STATED PROBLEM:
Write out each line exactly as it stands, please.

DATASET EXTRACT:

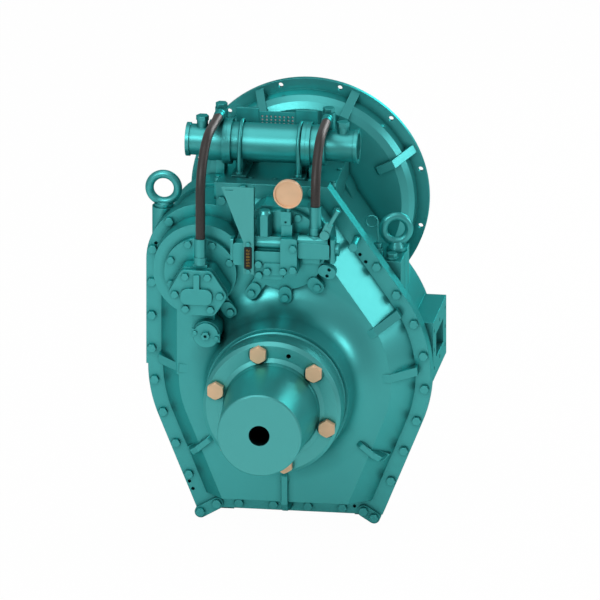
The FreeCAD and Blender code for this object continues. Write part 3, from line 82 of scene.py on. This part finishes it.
# Metallic machinery enamel sprayed over sand-cast iron: an even teal whose flakes tint what it mirrors,
# slightly pebbled, with painted shade darkening its corners and painted shadow, black, inside small
# holes
enamelSettings = {
    "colour": "#52B9B9",
    "thin": "#5ABFBD",
    # painted shade: the colour that corners darken towards
    "shade": "#226C6B",
    # painted shadow: the black of small holes
    "hollow": "#030606",
    "flake": 0.88,               # how far the flakes mirror like metal
    "ior": 1.5,
    "roughness": 0.37,
    "roughSpread": (-0.03, 0.05),
    "patchMm": 111.1,            # patches of thinner paint
    "patchRange": (0.35, 0.7),
    "patchShare": 0.22,
    "grainMm": 2.2,              # the casting's skin under the paint, coarser than sand so that it shows
    "grainRange": (0.3, 0.7),
    "grainStrength": 0.35,
    "grainDepth": 0.00012,
    "edgeMm": 1.6,               # how far an edge is rounded by the casting and the paint
    "cornerMm": 16.0,            # how far out of a corner the painted shade reaches
    "cornerRange": (0.35, 0.95),
    "cornerShare": 0.75,
    "hollowRange": (0.10, 0.30),
}

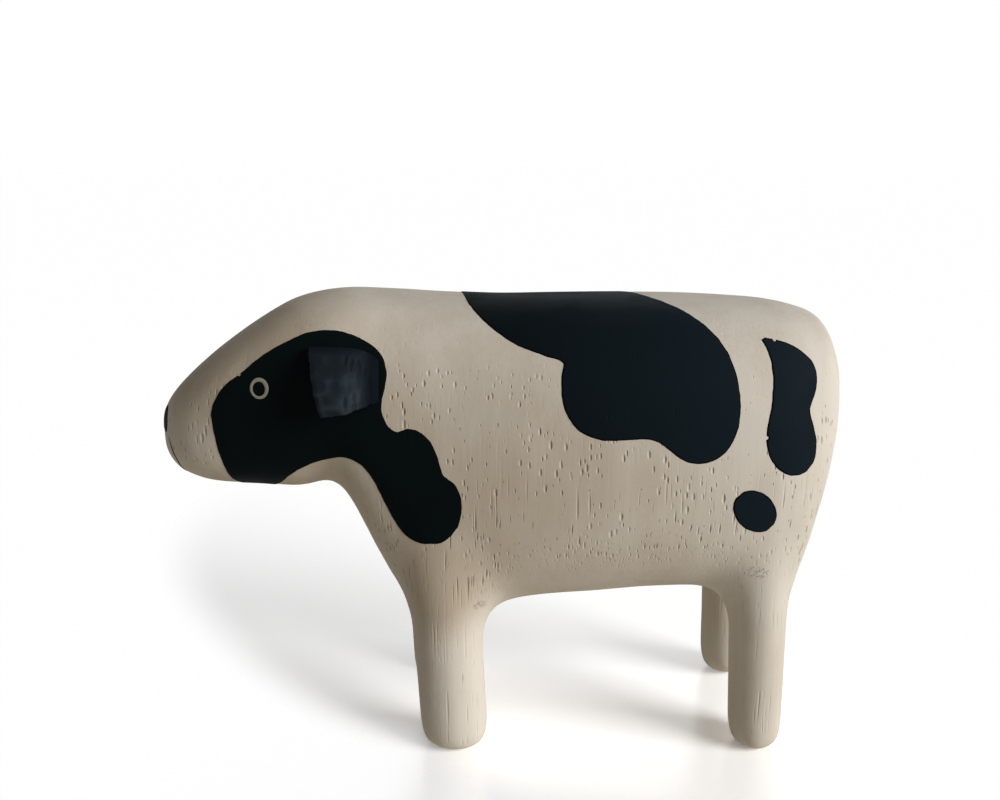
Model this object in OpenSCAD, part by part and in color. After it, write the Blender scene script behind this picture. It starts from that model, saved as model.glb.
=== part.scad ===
// Carved wooden cow that stands on its four feet, in millimetres.
// X runs from the nose to the rump, Y across the body and Z up. The origin lies on
// the floor under the middle of the body, and the cow's left side is at -Y.
// Head, trunk and legs are one block. The ears are let in on pegs, and the black
// patches, the eyes and the mouth are thin coats of paint that lie on the block.

/* [Trunk] */
// Length from the nose to the rump
cow_l = 103; // [90:1:120]
// Height at the withers
cow_h = 69.6; // [60:0.2:80]
// Width across the barrel
cow_w = 37; // [32:0.5:42]
// Power of the trunk's sections, where 2 is an ellipse and more is squarer
trunk_power = 2.6; // [2.2:0.1:3.2]

/* [Legs] */
// Distance between the centres of the left and right feet
feet_spread = 24; // [21:0.5:26]
// Distance between the centres of the left and right legs at their tops
tops_spread = 22; // [19:0.5:24]
// Height at which the legs have their top sizes
leg_h = 36; // [30:1:42]
// Height where the legs begin to fade into the trunk
fade_z = 22; // [18:0.5:26]
// Height over which the fade reaches its depth
fade_h = 14; // [10:0.5:18]
// Depth of the fade
fade_in = 4; // [2:0.5:6]
// Rounding at the edge of each foot
foot_round = 3; // [1:0.2:3.8]
// Power of the legs' sections
leg_power = 1.9; // [1.7:0.1:3]

/* [Front legs] */
// Centre of the front feet, from the middle of the body
front_x = -6.3; // [-12:0.1:-3]
// Centre of the front legs' tops, from the middle of the body
front_top_x = -8.4; // [-12:0.1:-4]
// Length of a front foot along the body
front_foot_l = 10.6; // [8:0.2:13]
// Length of a front leg's top along the body
front_top_l = 10.8; // [8:0.2:13]
// Width of a front foot
front_foot_w = 9.6; // [8:0.2:11]
// Width of a front leg's top
front_top_w = 10; // [8:0.2:12]
// Size of the blend between a front leg and the trunk
front_blend = 7; // [3:0.5:9]

/* [Hind legs] */
// Centre of the hind feet, from the middle of the body
hind_x = 40.3; // [34:0.1:42]
// Centre of the hind legs' tops, from the middle of the body
hind_top_x = 39.6; // [34:0.1:42]
// Length of a hind foot along the body
hind_foot_l = 8.2; // [7.6:0.2:11]
// Length of a hind leg's top along the body
hind_top_l = 9.2; // [8:0.2:12]
// Width of a hind foot
hind_foot_w = 9.2; // [8:0.2:11]
// Width of a hind leg's top
hind_top_w = 10; // [8:0.2:12]
// Size of the blend between a hind leg and the trunk
hind_blend = 6; // [3:0.5:9]

/* [Ears] */
// Distance of the ear's middle in front of the face patch's rear edge
ear_inset = 5.3; // [4.5:0.05:7]
// Height of the ear's top edge above its peg
ear_rise = 5; // [3:0.1:5.6]
// Depth of the ear's lower edge below its peg
ear_drop = 3.8; // [3:0.1:7]
// Length of the ear along the head
ear_l = 8.6; // [7:0.1:11]
// How far the ear's front edge leans back on its way down
ear_lean = 2.6; // [0:0.2:4]
// How far the ear stands out from the head
ear_out = 4.9; // [4:0.1:7]
// Gap behind the ear's free lower edge
ear_flap_gap = 1.2; // [0.4:0.1:2]

/* [Ear pegs] */
// Diameter of an ear peg
peg_d = 2.2; // [1.6:0.1:3]
// Depth of the peg's hole in the head
head_hole = 5; // [3:0.5:8]
// Depth of the peg's hole in the ear
ear_hole = 2.4; // [1.5:0.1:3]
// Play between a peg and the sides of its hole
peg_play = 0.05; // [0.02:0.01:0.15]
// Gap at each end of a peg
peg_end_gap = 0.2; // [0.1:0.05:0.5]
// Angle of the peg from the top of the head, in degrees
peg_angle = 68; // [62:1:74]

/* [Paint] */
// Thickness of a coat of paint
coat_t = 0.12; // [0.08:0.02:0.3]
// Gap that keeps a coat clear of what it lies on
coat_gap = 0.03; // [0.02:0.01:0.06]
// Distance of the eyes behind the nose
eye_back = 17.5; // [15:0.1:20]
// Angle of the eyes from the top of the head, in degrees
eye_angle = 72; // [60:1:80]
// Outer diameter of the ring round an eye
eye_d = 3.1; // [2.4:0.1:4]
// Inner diameter of the ring round an eye
pupil_d = 2; // [1.2:0.1:2.2]
// Length of the spot on each hip
spot_l = 7.4; // [5:0.1:9]
// Height of the spot on each hip
spot_h = 5.4; // [4:0.1:8]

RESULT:
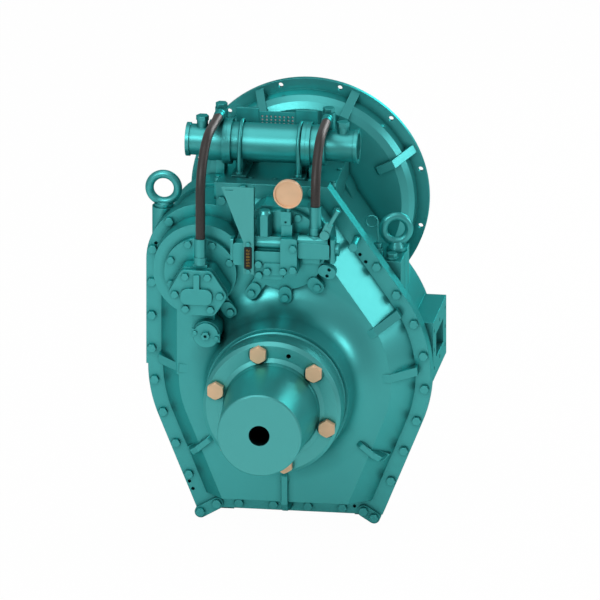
The FreeCAD and Blender code for this object continues. Write part 3, from line 82 of scene.py on. This part finishes it.
# Metallic machinery enamel sprayed over sand-cast iron: an even teal whose flakes tint what it mirrors,
# slightly pebbled, with painted shade darkening its corners and painted shadow, black, inside small
# holes
enamelSettings = {
    "colour": "#52B9B9",
    "thin": "#5ABFBD",
    # painted shade: the colour that corners darken towards
    "shade": "#226C6B",
    # painted shadow: the black of small holes
    "hollow": "#030606",
    "flake": 0.88,               # how far the flakes mirror like metal
    "ior": 1.5,
    "roughness": 0.37,
    "roughSpread": (-0.03, 0.05),
    "patchMm": 111.1,            # patches of thinner paint
    "patchRange": (0.35, 0.7),
    "patchShare": 0.22,
    "grainMm": 2.2,              # the casting's skin under the paint, coarser than sand so that it shows
    "grainRange": (0.3, 0.7),
    "grainStrength": 0.35,
    "grainDepth": 0.00012,
    "edgeMm": 1.6,               # how far an edge is rounded by the casting and the paint
    "cornerMm": 16.0,            # how far out of a corner the painted shade reaches
    "cornerRange": (0.35, 0.95),
    "cornerShare": 0.75,
    "hollowRange": (0.10, 0.30),
}

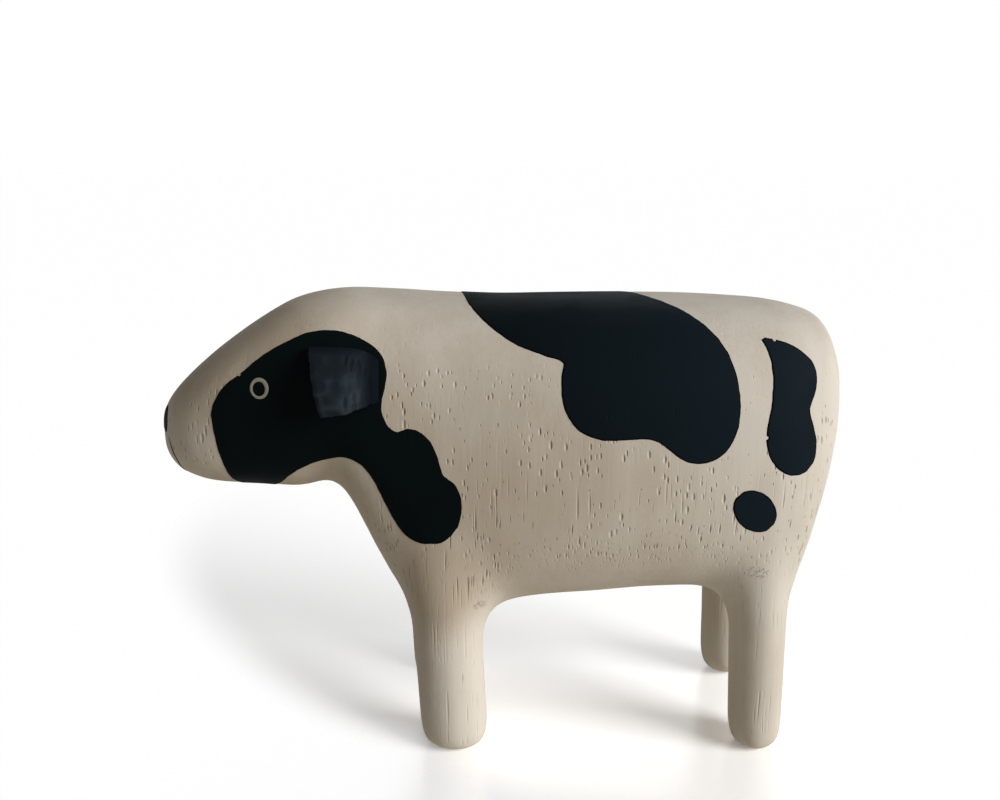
Model this object in OpenSCAD, part by part and in color. After it, write the Blender scene script behind this picture. It starts from that model, saved as model.glb.
=== part.scad ===
// Carved wooden cow that stands on its four feet, in millimetres.
// X runs from the nose to the rump, Y across the body and Z up. The origin lies on
// the floor under the middle of the body, and the cow's left side is at -Y.
// Head, trunk and legs are one block. The ears are let in on pegs, and the black
// patches, the eyes and the mouth are thin coats of paint that lie on the block.

/* [Trunk] */
// Length from the nose to the rump
cow_l = 103; // [90:1:120]
// Height at the withers
cow_h = 69.6; // [60:0.2:80]
// Width across the barrel
cow_w = 37; // [32:0.5:42]
// Power of the trunk's sections, where 2 is an ellipse and more is squarer
trunk_power = 2.6; // [2.2:0.1:3.2]

/* [Legs] */
// Distance between the centres of the left and right feet
feet_spread = 24; // [21:0.5:26]
// Distance between the centres of the left and right legs at their tops
tops_spread = 22; // [19:0.5:24]
// Height at which the legs have their top sizes
leg_h = 36; // [30:1:42]
// Height where the legs begin to fade into the trunk
fade_z = 22; // [18:0.5:26]
// Height over which the fade reaches its depth
fade_h = 14; // [10:0.5:18]
// Depth of the fade
fade_in = 4; // [2:0.5:6]
// Rounding at the edge of each foot
foot_round = 3; // [1:0.2:3.8]
// Power of the legs' sections
leg_power = 1.9; // [1.7:0.1:3]

/* [Front legs] */
// Centre of the front feet, from the middle of the body
front_x = -6.3; // [-12:0.1:-3]
// Centre of the front legs' tops, from the middle of the body
front_top_x = -8.4; // [-12:0.1:-4]
// Length of a front foot along the body
front_foot_l = 10.6; // [8:0.2:13]
// Length of a front leg's top along the body
front_top_l = 10.8; // [8:0.2:13]
// Width of a front foot
front_foot_w = 9.6; // [8:0.2:11]
// Width of a front leg's top
front_top_w = 10; // [8:0.2:12]
// Size of the blend between a front leg and the trunk
front_blend = 7; // [3:0.5:9]

/* [Hind legs] */
// Centre of the hind feet, from the middle of the body
hind_x = 40.3; // [34:0.1:42]
// Centre of the hind legs' tops, from the middle of the body
hind_top_x = 39.6; // [34:0.1:42]
// Length of a hind foot along the body
hind_foot_l = 8.2; // [7.6:0.2:11]
// Length of a hind leg's top along the body
hind_top_l = 9.2; // [8:0.2:12]
// Width of a hind foot
hind_foot_w = 9.2; // [8:0.2:11]
// Width of a hind leg's top
hind_top_w = 10; // [8:0.2:12]
// Size of the blend between a hind leg and the trunk
hind_blend = 6; // [3:0.5:9]

/* [Ears] */
// Distance of the ear's middle in front of the face patch's rear edge
ear_inset = 5.3; // [4.5:0.05:7]
// Height of the ear's top edge above its peg
ear_rise = 5; // [3:0.1:5.6]
// Depth of the ear's lower edge below its peg
ear_drop = 3.8; // [3:0.1:7]
// Length of the ear along the head
ear_l = 8.6; // [7:0.1:11]
// How far the ear's front edge leans back on its way down
ear_lean = 2.6; // [0:0.2:4]
// How far the ear stands out from the head
ear_out = 4.9; // [4:0.1:7]
// Gap behind the ear's free lower edge
ear_flap_gap = 1.2; // [0.4:0.1:2]

/* [Ear pegs] */
// Diameter of an ear peg
peg_d = 2.2; // [1.6:0.1:3]
// Depth of the peg's hole in the head
head_hole = 5; // [3:0.5:8]
// Depth of the peg's hole in the ear
ear_hole = 2.4; // [1.5:0.1:3]
// Play between a peg and the sides of its hole
peg_play = 0.05; // [0.02:0.01:0.15]
// Gap at each end of a peg
peg_end_gap = 0.2; // [0.1:0.05:0.5]
// Angle of the peg from the top of the head, in degrees
peg_angle = 68; // [62:1:74]

/* [Paint] */
// Thickness of a coat of paint
coat_t = 0.12; // [0.08:0.02:0.3]
// Gap that keeps a coat clear of what it lies on
coat_gap = 0.03; // [0.02:0.01:0.06]
// Distance of the eyes behind the nose
eye_back = 17.5; // [15:0.1:20]
// Angle of the eyes from the top of the head, in degrees
eye_angle = 72; // [60:1:80]
// Outer diameter of the ring round an eye
eye_d = 3.1; // [2.4:0.1:4]
// Inner diameter of the ring round an eye
pupil_d = 2; // [1.2:0.1:2.2]
// Length of the spot on each hip
spot_l = 7.4; // [5:0.1:9]
// Height of the spot on each hip
spot_h = 5.4; // [4:0.1:8]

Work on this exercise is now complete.